■ **Task instructions**: Copy each line in which the string "from" occurs.

■ **Raw data**:
....................

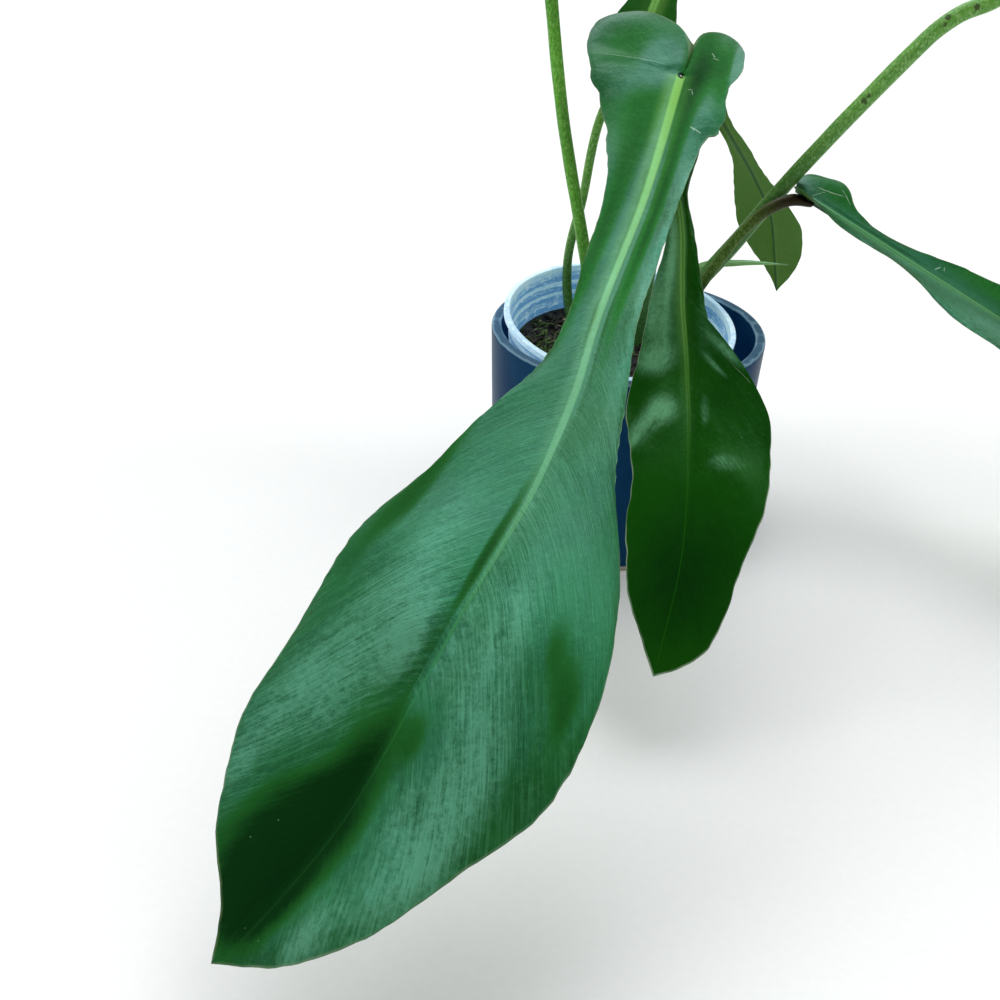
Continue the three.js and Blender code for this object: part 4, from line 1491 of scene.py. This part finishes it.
@dataclass
class Soil:
    """Potting mix with bark chips, crumbs, moss and a few pale rootlets on top.

    The surface and the bottom are depths below the nursery pot's rim. The moss is thickest at a place to
    the left and the front. The tints sort what is strewn into the finish's peat, bark, moss and fibre.
    """

    place: NurseryPlace
    radius: float = 54.3
    foot: float = 41.5
    surface: float = 24.0
    bottom: float = 103.2
    mound: float = 3.0
    mound_back: float = 18.0
    mound_reach: float = 30.0
    moss_left: float = 36.0
    moss_front: float = 10.0
    chips: int = 26
    crumbs: int = 900
    mosses: int = 60
    peat: float = 0.1
    bark: float = 0.42
    moss: float = 0.74
    fibre: float = 1.0
    finish: SoilFinish = SoilFinish()

    def height(self, x: Array, y: Array) -> Array:
        """Height of the surface: a mound in the middle, waves and fine crumbling.

        Args:
            x: Places from left to right.
            y: Places from front to back.

        Returns:
            The height at each place.
        """
        mound = self.mound * np.exp(-(x * x + (y - self.mound_back) ** 2) / self.mound_reach ** 2)
        waves = 1.1 * np.sin(x / 5.1 + 0.6) * np.cos(y / 4.3) + 0.7 * np.sin(x / 2.3 - y / 2.9)
        fine = ripples(np.stack([x, y], axis=-1).reshape(-1, 2), 7.0, 12).reshape(x.shape) * 0.7
        return mound + waves + fine - self.surface

    def mass(self) -> Shell:
        """Body of the mix: a disc that follows the surface, a slanted side and a flat bottom.

        Returns:
            The closed body.
        """
        out = np.linspace(0.0, self.radius - 0.4, 56)
        side = filleted([(self.radius, -self.surface, 0), (self.foot, -self.bottom, 0), (0, -self.bottom, 0)],
                        6.0)
        profile = np.concatenate([np.stack([out, np.full(len(out), -self.surface)], axis=-1), side])
        shell = turned(profile, 128)
        shell.quads = shell.quads[:, ::-1]
        x, y, z = shell.points.T
        top = z > -self.surface - 0.01
        inside = 1 - smooth(np.hypot(x, y), self.radius - 4, self.radius)
        shell.points[:, 2] = np.where(top, -self.surface + (self.height(x, y) + self.surface) * inside, z)
        patches = ripples(shell.points, 24.0, 5)
        shell.values["tint"] = np.where(patches > 0.55, 0.4, self.peat)
        return shell

    def scattered(self, count: int, seed: int, low: Array, high: Array, sink: float, square: float) -> Shell:
        """Lumps strewn over the surface.

        Args:
            count: How many.
            seed: Fixes the draw.
            low: Smallest half sizes.
            high: Largest half sizes.
            sink: Height of a lump's centre over the surface.
            square: Power of the lumps' form.

        Returns:
            The lumps, each of one tint.
        """
        random = np.random.default_rng(seed)
        sizes = random.uniform(low, high, (count, 3))
        away = (self.radius - 1.5 - sizes.max(axis=1)) * np.sqrt(random.uniform(0, 1, count))
        angle = random.uniform(0, 2 * np.pi, count)
        x, y = away * np.cos(angle), away * np.sin(angle)
        places = np.stack([x, y, self.height(x, y) + sink], axis=-1)
        points, quads = lumps(count, seed + 1, sizes, places, square)
        mossy = np.exp(-((x + self.moss_left) ** 2 + (y + self.moss_front) ** 2) / 260)
        draw = random.uniform(0, 1, count)
        tint = np.where(draw < 0.55, self.peat, self.bark)
        tint = np.where(random.uniform(0, 1, count) < mossy * 1.1 + 0.08, self.moss, tint)
        tint = np.where(random.uniform(0, 1, count) < 0.05, self.fibre, tint)
        return Shell(points, quads, {}, {"tint": np.repeat(tint, len(points) // count)})

    def strand(self, start: tuple[float, float], heading: float, length: float, radius: float, tint: float,
               random: np.random.Generator) -> Shell:
        """One thin strand whose heading wanders and which arches over the surface.

        Args:
            start: Its foot, x and y.
            heading: First direction, in radians.
            length: Its length.
            radius: Its radius.
            tint: The mix's value for its colour.
            random: Source of the wandering.

        Returns:
            The strand.
        """
        steps = 9
        way = np.linspace(0, length, steps)
        turn = heading + np.cumsum(random.normal(0, 0.45, steps))
        x = start[0] + np.cumsum(np.cos(turn)) * length / steps
        y = start[1] + np.cumsum(np.sin(turn)) * length / steps
        spare = np.maximum(1.0, np.hypot(x, y) / (self.radius - 2.0))
        x, y = x / spare, y / spare
        rise = 0.3 + 2.2 * np.sin(np.pi * way / length) * random.uniform(0.3, 1)
        path = np.stack([x, y, self.height(x, y) + rise], axis=-1)
        stalk = Stalk(path.tolist(), radius, 0.0, 0.0, wander=0.05, sides=6).shell()
        return Shell(stalk.points, stalk.quads, {}, {"tint": np.full(len(stalk.points), tint)})

    def strands(self) -> list[Shell]:
        """Pale curling rootlets, and moss strands crowded on the left of the mix.

        Returns:
            The strands, rootlets first.
        """
        random = np.random.default_rng(8)
        rootlets = (
            ((30, -14), 1.4, 26), ((24, -22), 2.2, 22), ((34, -4), 2.6, 18), ((20, -30), 0.7, 20),
            ((-30, -24), 0.5, 22), ((-20, 8), 2.9, 24), ((4, -40), 0.2, 18), ((40, 10), 1.9, 16),
        )
        made = [self.strand(start, heading, length, random.uniform(0.35, 0.6), self.fibre, random)
                for start, heading, length in rootlets]
        for _ in range(self.mosses):
            start = (random.normal(-37, 8), random.normal(-4, 13))
            made.append(self.strand(start, random.uniform(0, 2 * np.pi), random.uniform(6, 13),
                                    random.uniform(0.3, 0.6), self.moss, random))
        return made

    def build(self) -> list[bpy.types.Object]:
        """Heap the mix and dress it.

        Returns:
            The piece.
        """
        small_chip, large_chip = np.array([3.0, 2.0, 1.1]), np.array([6.0, 3.6, 2.0])
        small_crumb, large_crumb = np.array([0.6, 0.5, 0.4]), np.array([2.2, 1.6, 1.1])
        chips = self.scattered(self.chips, 21, small_chip, large_chip, 0.6, 0.55)
        crumbs = self.scattered(self.crumbs, 33, small_crumb, large_crumb, 0.2, 0.8)
        shell = self.place.put(self.mass().joined([chips, crumbs, *self.strands()]))
        return [shell.piece("potting_mix", self.finish.material(), "potting_mix", "soil")]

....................

■ **Result of the exercise**:
Continue the three.js and Blender code for this object: part 4, from line 1491 of scene.py. This part finishes it.
            x: Places from left to right.
            y: Places from front to back.